Une accoutumance qui mine les écosystèmes

Ce projet vertueux de la transition énergétique et numérique s’en trouve nécessairement remis en cause. Les nombreux impacts environnementaux connus de l’extraction des métaux rares nous astreignent, du coup, à poser un regard beaucoup plus sceptique sur le processus de fabrication des technologies vertes. Nous ne sommes pas en train de régler le défi de l’impact de l’activité humaine sur les écosystèmes. Nous remplaçons notre dépendance envers le pétrole par une autre accoutumance, celle aux métaux rares. La ferveur avec laquelle nous domptons les périls environnementaux présents pourrait bien nous conduire au-devant de graves crises écologiques pour nos enfants. C’est bien le coût écologique de l’ensemble du cycle de vie des Green Techs qu’il nous faut mesurer.
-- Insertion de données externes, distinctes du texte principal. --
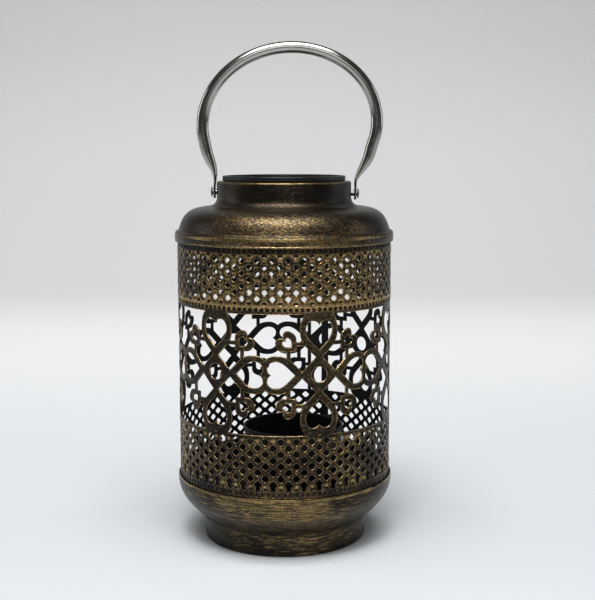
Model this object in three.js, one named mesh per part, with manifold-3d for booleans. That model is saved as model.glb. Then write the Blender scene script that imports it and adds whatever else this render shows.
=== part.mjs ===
// A pierced sheet-metal tealight holder in the shape of a small round lantern.
// A pressed dish with a foot carries a rolled, pierced sleeve. A spun dome with an open neck closes
// the sleeve, a black liner sits in the neck, and a tube bail swings on two rivets through the neck.
// A loose black candle cup stands on the floor of the dish.
// Units are millimetres, +Z is up, and the origin is the middle of the foot's underside.

import * as THREE from 'three';
import { mergeVertices } from 'three/addons/utils/BufferGeometryUtils.js';
import Module from 'manifold-3d';

const wasm = await Module();
wasm.setup();

// ---- Driving dimensions ----

const SHEET = 0.5; // sheet steel thickness of every pressed piece
const ROUND = 40; // facets around every turned piece, so that nested pieces stay parallel

const FOOT_RADIUS = 38.5;
const FOOT_CORNER = 0.9;
const CREASE_HEIGHT = 9.8; // where the foot's wall turns out into the bowl
const BOWL_RADIUS = 50.8;
const BOWL_LIP_HEIGHT = 27.4; // where the bowl's wall turns upright
const BOWL_RIM_HEIGHT = 30.5;
const BOWL_SWEEP = [41.4, 14.2, 49.9, 18.8]; // radius and height of the two points the wall bends towards

const SLEEVE_RADIUS = 49.9;
const SLEEVE_BOTTOM = 27.9;
const SCROLL_BOTTOM = 59.2; // top edge of the lower lattice band
const SCROLL_TOP = 112.7; // bottom edge of the upper lattice band
const SLEEVE_TOP = 144.2;

const BEAD_BOTTOM = 141;
const BEAD_RADIUS = 51.3;
const BEAD_TOP = 145.6;
const BEAD_BULGE = 0.3; // the bead's edges lie this far inside, and its middle this far outside
const THROAT = [49.6, 146]; // radius and height of the groove between bead and shoulder
const SHOULDER_SWEEP = [48, 149.8, 47.6, 156.2, 37, 156.8]; // the shoulder's bend and its inner end
const SHOULDER_HEIGHT = 157.2;
const FILLET_HEIGHT = 4.4; // between shoulder and neck
const NECK_RADIUS = 31.3;
const NECK_TOP = 168.7;
const NECK_CORNER = 1.1;
const NECK_MOUTH_RADIUS = 27.7; // inner edge of the neck's turned-in flange

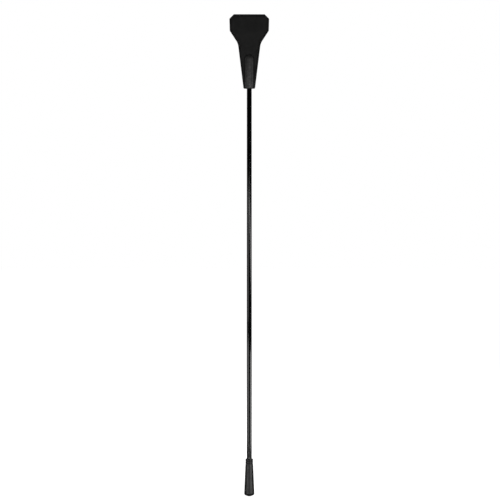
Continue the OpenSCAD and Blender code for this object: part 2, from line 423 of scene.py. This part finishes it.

Un futur fondé sur l’utopie technophile verte suppose la consommation d’une quantité phénoménale de matières. Il faut aussi réaliser que peu importe la solution technique, il est rare que celle-ci n’aggrave pas la situation. Faute de questionnements, celui-ci pourrait ruiner nos objectifs de développement d’un monde réellement plus sain et respectueux du Système Terre.